This is a description of the CSIRAC program that generated a weather forecast for any locality polewards of about 15 degrees latitude.
This was the first computer program in the Southern Hemisphere to generate a weather forecast. Museum Victoria does not have the paper tape program.
It was observed in the early 1930s that small 'parcels' of the atmosphere at about five-and-a-half kilometres moved so as to preserve their absolute vorticity. This is essentially the 'spin' of the parcel, and has three components: spin of the parcel about its centre, spin of the parcel about some outside location (such as the centre of a cyclone) and the spin imparted to the parcel by the rotating Earth. The sum of the first two is called the relative vorticity, the sum of all three is the absolute vorticity. This observed conservation of spin was given theoretical justification by Carl-Gustav Rossby. He deduced the result for a barotropic atmosphere - that is, one which moved as a block, and in which energy changes were not possible.
In the late 1940s Jules Charney showed that Rossby's assumptions were too restrictive, and that absolute vorticity was conserved for a baroclinic atmosphere in which the velocity could change and energy conversions were possible.
In 1950 Charney, Fjortoft and von Neumann used the electronic digital computer ENIAC to produce the world's first computer generated weather forecast. They named their model the Equivalent-Barotropic Model, possibly because it used Rossby's well-known equation.
Applying this model to CSIRAC, coding and running it for Australian weather maps and conditions, formed the core of Jenssen's Master of Science work under the supervision of Uwe Radok. In September 1958 the first computer generated weather forecast for the Southern Hemisphere was made. Uwe Radok and Jenssen also showed that the model could be used to determine vertical velocities and thermodynamic warming and cooling, which led to a prediction, using the model, of possible rainfall distribution.

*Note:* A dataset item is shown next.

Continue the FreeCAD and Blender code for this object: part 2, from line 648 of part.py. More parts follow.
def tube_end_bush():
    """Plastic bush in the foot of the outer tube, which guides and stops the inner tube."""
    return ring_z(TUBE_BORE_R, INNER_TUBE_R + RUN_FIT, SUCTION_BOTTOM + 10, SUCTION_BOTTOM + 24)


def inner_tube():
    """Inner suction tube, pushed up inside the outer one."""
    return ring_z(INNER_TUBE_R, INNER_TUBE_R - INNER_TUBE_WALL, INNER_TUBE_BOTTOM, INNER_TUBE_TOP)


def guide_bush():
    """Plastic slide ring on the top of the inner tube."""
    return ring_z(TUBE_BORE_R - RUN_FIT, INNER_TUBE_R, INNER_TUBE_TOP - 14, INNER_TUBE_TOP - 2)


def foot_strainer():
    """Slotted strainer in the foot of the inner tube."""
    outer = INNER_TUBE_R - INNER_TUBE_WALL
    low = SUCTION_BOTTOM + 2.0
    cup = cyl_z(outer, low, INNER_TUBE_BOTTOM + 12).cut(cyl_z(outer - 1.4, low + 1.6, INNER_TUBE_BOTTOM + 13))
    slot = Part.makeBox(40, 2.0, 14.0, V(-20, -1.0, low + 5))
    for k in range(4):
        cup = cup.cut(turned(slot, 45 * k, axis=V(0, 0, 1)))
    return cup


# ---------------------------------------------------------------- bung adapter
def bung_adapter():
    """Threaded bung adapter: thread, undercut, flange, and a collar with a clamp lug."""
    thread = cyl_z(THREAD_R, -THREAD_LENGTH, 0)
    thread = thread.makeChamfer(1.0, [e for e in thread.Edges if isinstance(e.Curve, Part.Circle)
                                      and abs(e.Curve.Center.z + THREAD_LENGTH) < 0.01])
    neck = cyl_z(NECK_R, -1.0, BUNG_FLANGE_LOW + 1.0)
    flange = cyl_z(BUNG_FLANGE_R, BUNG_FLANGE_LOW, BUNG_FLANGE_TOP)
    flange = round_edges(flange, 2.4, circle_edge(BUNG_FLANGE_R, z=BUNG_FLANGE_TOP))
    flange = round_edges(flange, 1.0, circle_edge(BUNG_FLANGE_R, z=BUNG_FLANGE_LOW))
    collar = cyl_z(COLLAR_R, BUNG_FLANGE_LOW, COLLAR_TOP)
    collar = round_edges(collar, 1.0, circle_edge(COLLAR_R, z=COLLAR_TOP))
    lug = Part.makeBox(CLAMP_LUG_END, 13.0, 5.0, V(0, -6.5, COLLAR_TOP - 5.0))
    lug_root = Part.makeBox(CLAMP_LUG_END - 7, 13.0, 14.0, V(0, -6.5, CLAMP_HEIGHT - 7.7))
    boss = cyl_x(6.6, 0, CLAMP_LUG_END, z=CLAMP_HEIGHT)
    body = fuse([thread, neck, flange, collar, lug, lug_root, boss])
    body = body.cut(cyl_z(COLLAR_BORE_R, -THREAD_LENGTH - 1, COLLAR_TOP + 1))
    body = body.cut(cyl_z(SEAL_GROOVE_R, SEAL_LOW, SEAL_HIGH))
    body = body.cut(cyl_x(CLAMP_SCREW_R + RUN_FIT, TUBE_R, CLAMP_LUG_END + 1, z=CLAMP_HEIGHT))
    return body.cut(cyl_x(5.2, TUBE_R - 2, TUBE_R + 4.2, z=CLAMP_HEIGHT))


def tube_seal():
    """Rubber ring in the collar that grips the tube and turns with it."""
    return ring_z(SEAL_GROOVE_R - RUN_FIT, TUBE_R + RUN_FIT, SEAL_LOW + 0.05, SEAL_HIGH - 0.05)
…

Brief description of the model
The troposphere is that region of the atmosphere in which most everyday weather occurs. It is higher in the tropics, up to 20 km, and lower in the polar regions, about 7 km. Processes in the free atmosphere, at a height of roughly 5500m, tend to mirror the behaviour of the large-scale tropospheric events. The Equivalent Barotropic Model deals with the dynamics of the atmosphere at this mid-tropospheric level. The mathematics used is complex, but the only input required is information about the pattern of pressures (the pressure field). Simply put, the winds are determined by the pressure field at about 5500m. The winds, in turn, are associated with a quantity known as vorticity, and this quantity is redistributed by the winds. Because the pressure field determines the winds and vorticity, a new vorticity pattern can be used to find the corresponding new pressures. Repeating this process allows a forecast to proceed to any desired time.
Brief outline of the model algorithm
1. From the pressure pattern at about 5000m (which represents the average atmosphere), the winds are computed.
2. Also from the pressure pattern the spin of the atmosphere (absolute vorticity) is found.
3. The wind is used to transport the spins (vorticities) to new locations a short time later. Say this new time is one hour ahead.
4. From these new distributions of spin (vorticities), the new pressure pattern is deduced.
5. This new pattern replaces that in step 1 above.
6. Steps 1 through 5 are repeated until the time advanced is, say 24 hours. That's 24 cycles.